Operator: Your next question comes from Miranda Zhuang with BofA Securities.
Miranda Zhuang: Thank you, good evening management. Thanks for taking my question. My question is about robotaxi. Can management share more updates on the robotaxi initiative and the geographic coverage for this year? I think previously you’d mentioned that Apollo Go will achieve operating UE breakeven in Wuhan in the near future. I want to understand what’s the logic behind the efforts to continue to improve the UE. What’s the projected size of the vehicle fleet for this year, and how will it potentially impact the cost? Thanks.
Robin Li: Sure Miranda, let me give you some more color on the robotaxi business. In 2023, Apollo Go made significant progress in improving the regional unit economics in key cities. Let me use Wuhan, Apollo Go’s largest operation to explain how we achieved that.
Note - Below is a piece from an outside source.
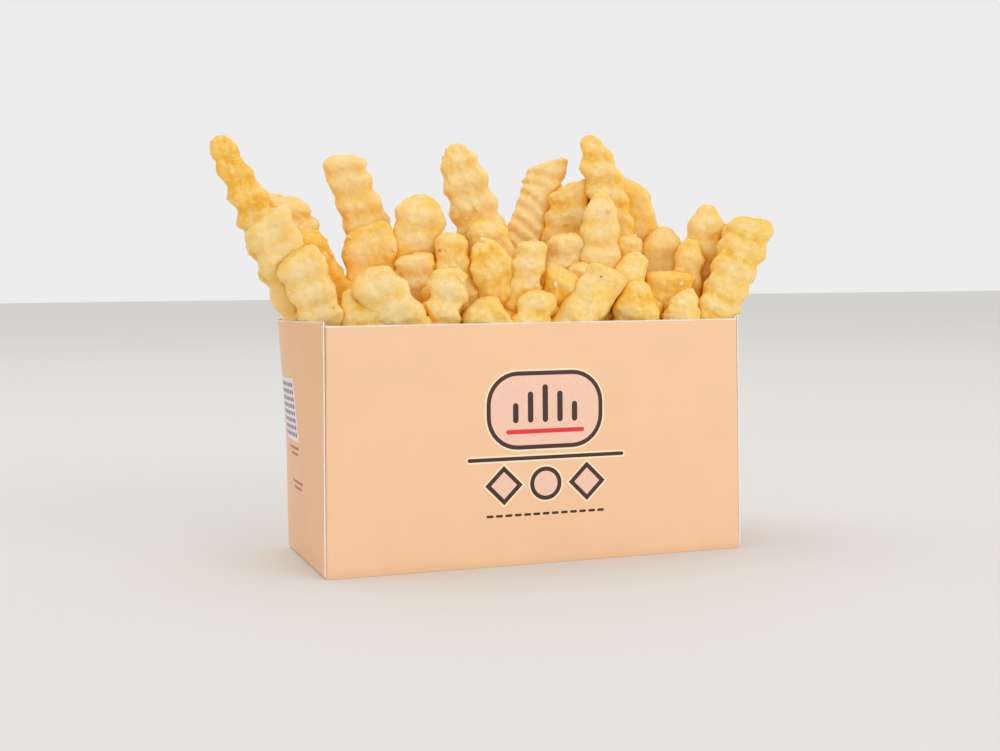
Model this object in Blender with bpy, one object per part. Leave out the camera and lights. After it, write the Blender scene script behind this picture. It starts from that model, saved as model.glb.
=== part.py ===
"""Crinkle-cut french fries heaped in an open paperboard carton.

Metres, +Z up. The origin is the middle of the carton's foot, +X runs along the wide front panel
and the front panel faces -Y. Two nodes: carton (one folded board) and fries (the whole heap).
"""
import math
import random

import bmesh
import bpy
from mathutils import Matrix, Vector

MM = 0.001

# Carton, outside sizes at the foot
CARTON_WIDTH = 130.0 * MM
CARTON_DEPTH = 55.0 * MM
CARTON_HEIGHT = 71.0 * MM
BOARD = 0.5 * MM
FOLD_RADIUS = 0.9 * MM
FOOT_RADIUS = 0.5 * MM
LEFT_BULGE = 6.2 * MM
RIGHT_BULGE = 5.0 * MM
FRONT_PULL_IN = 1.0 * MM
FLAP_RISE = 1.2 * MM
FLAP_FOOT = 0.8 * MM
FLAP_INSET = 0.35 * MM
FLAP_EMBED = 0.15 * MM
HEIGHT_STEPS = 8
SIDE_STEPS = 12
FRONT_STEPS = 6
FOLD_STEPS = 4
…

We launched Apollo Go’s commercial operations in Wuhan back in 2022. Since then, we’ve witnessed a consistent enhancement in operational UE which can be attributed to the expanding scale of driverless operations and decreasing cost per vehicle. Regarding scale expansion, our vehicle fleet has been steadily growing. Compared to one year ago, our fully driverless fleet in Wuhan has grown threefold, reaching about 300 vehicles today. Meanwhile, both the operational area and service hours for our fully driverless operations have been consistently expanding thanks to the increasing recognition of our autonomous driving technology by the local government.
The operational coverage area for our fully driverless ride hailing service increased by eightfold from a year ago, now covering over 7 million people in Wuhan. Apollo Go’s operational hours also gradually expanded from only the off-peak hours in the beginning to adding peak hours to its operations and eventually extending to 24/7 in March of this year. The scale expansion resulted in a consistent improvement of UE in terms of revenue. Both daily rides per vehicle and distance per ride have been growing. When it comes to cost, the majority is labor cost and hardware expenditures. We have been demonstrating consistent track record of safe operations, which helps us to increase deployment of fully driverless ride hailing operations. In April, the proportion of fully driverless orders rose to 70% – that’s up from only 10% in August 2022, and 45% Q4 of last year.
We expect this figure to reach 100% in the coming quarters, thereby enabling us to minimize the cost related to safety officers. In addition to lowering the labor cost, we are steadfast in driving down hardware costs. The mass production and timeline of RT6, our sixth generation robotaxi, remains on track. Adopting a battery swapping solution, the mass production price for RT6 excluding battery is below US $30,000. We will use RT6 as the primary vehicle in the future fleet expansion and it should help to significantly reduce the hardware depreciation cost for each vehicle, further improving our UE and bringing us closer to profitability. Looking to this quarter, we plan to expand the fully driverless fleet of our Wuhan operation to 1,000 vehicles by the end of the year, more than tripling from the end of last year.
Our focus remains on improving regional UE and narrowing the losses for Apollo Go business. With continued improvement in operational efficiency and cost reduction, we believe Apollo Go will achieve operational UE breakeven in Wuhan first, and once that’s achieved, we can scale up the operation quickly. Thank you.
Operator: Ladies and gentlemen, that does conclude our conference for today. Thank you for participating. You may now disconnect.